Council members Steve Fletcher (Ward 3) and Linea Palmisano (Ward 13) are developing a set of new guidelines to give Minneapolis’ Department of Civil Rights authority to help for-hire workers — think construction crews, app-based workers, freelance artists, handymen or other gig contractors — recover lost or stolen compensation.
The proposal — which would be the first law of its kind in the state — is a sequel to the council’s decision earlier this month to establish similar procedures for traditional employees, and comes amid a larger-scale effort among Minnesota leaders to crack down on wage theft statewide.Addressing the gig economy
At both the local and state level, policymakers have made wage-theft prevention a priority this year, citing the pervasiveness of underpayment that disproportionately affects communities of color and immigrants in Minnesota. The state Labor Department estimates that up to 40,000 employees in Minnesota are not fully paid what they have earned each year.
Last month, Gov. Tim Walz signed a bipartisan bill to establish new protections for workers in state law. The measure substantially expands resources for investigating cases and offers guidelines that are almost identical to the Minneapolis ordinance, which the City Council unanimously passed Aug 12. As a result of the provisions, the Minnesota Department of Labor and Industry, attorney general’s office and Minneapolis’ Department of Civil Rights at City Hall are meeting regularly to determine how they want to roll out the changes and coordinate enforcement.

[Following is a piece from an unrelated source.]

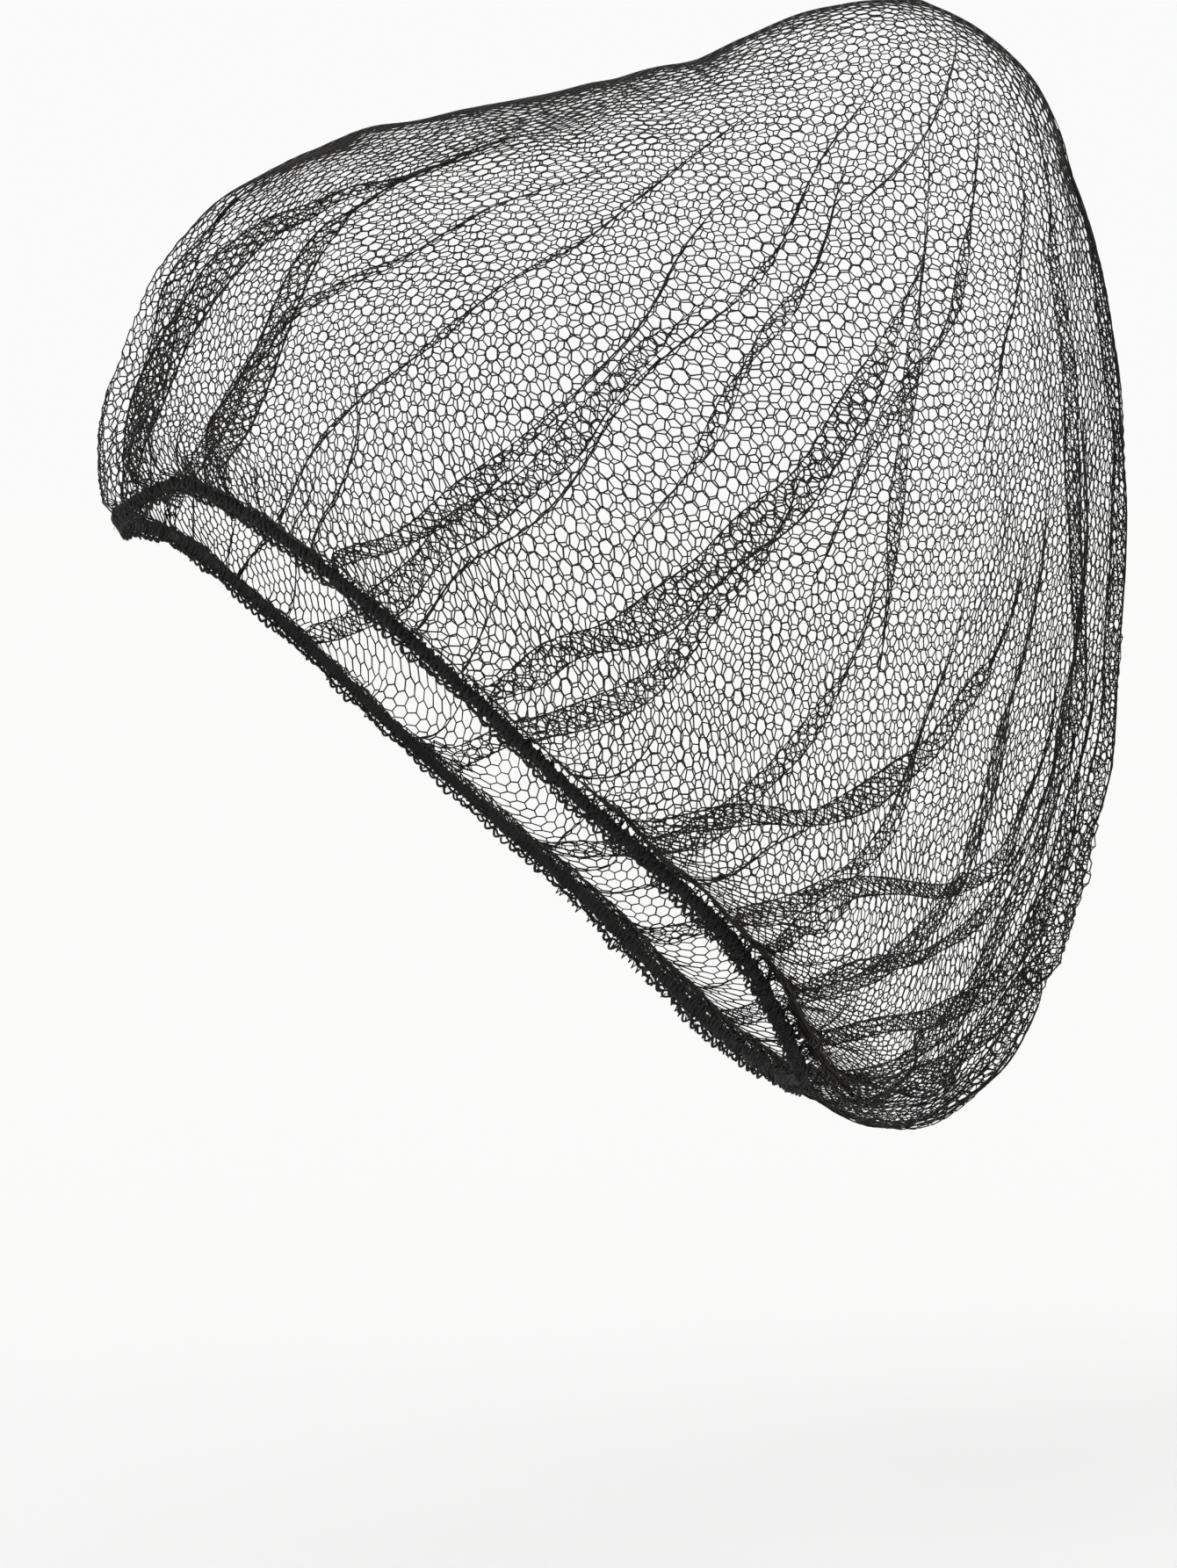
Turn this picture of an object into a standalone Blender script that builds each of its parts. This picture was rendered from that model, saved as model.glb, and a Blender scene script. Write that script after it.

Contracts for independent contractors
Fletcher and Palmisano want to see rules that would require business owners to provide all independent contractors in Minneapolis with written agreements outlining payment amounts and schedules prior to the work. Also, in cases where residents hire contractors for service, such as a household hiring a plumber, the proposal would put responsibility on the worker to produce a contract between the two parties. And all contracts would require signatures from both parties.
“If you’re a venue that hires bands, you need to provide a contract to the bands you’re hiring. If you’re a couple getting married, and you hire a wedding band, the band needs to provide the contract,” Fletcher said of the idea. “If we have a contract and some evidence that work was done, [an allegation of wage-theft] is not a long conversation.”
The proposed protections in Minneapolis would give independent contractors the ability to enlist the labor standards division of the city’s Department of Civil Rights to recover lost or stolen money, much like the initial wage-theft law for employees. Right now, victims of wage theft who are gig workers have no option besides filing a civil court claim, a process that often takes a lot of time and money, says Palmisano.
Other cities have enacted similar proposals, though those guidelines often pertain to specific industries, such as delivery services or app-based jobs. In New York City, for example, activists successfully lobbied city leaders to adopt the “Freelance Isn’t Free Act” in 2016, adding similar protections pertaining to contracts and timely payment for gig-workers.
Fletcher, who represents downtown and parts of northeast Minneapolis, said there is an especially large, diverse workforce of independent business owners and artists in his ward. He said the law is especially important for Minneapolis, since it’s often where operators come to hire contracted work and national groups host big events.
“This is the place where it’s happening,” Fletcher said. “This is the place where the most people are going to be impacted by it.”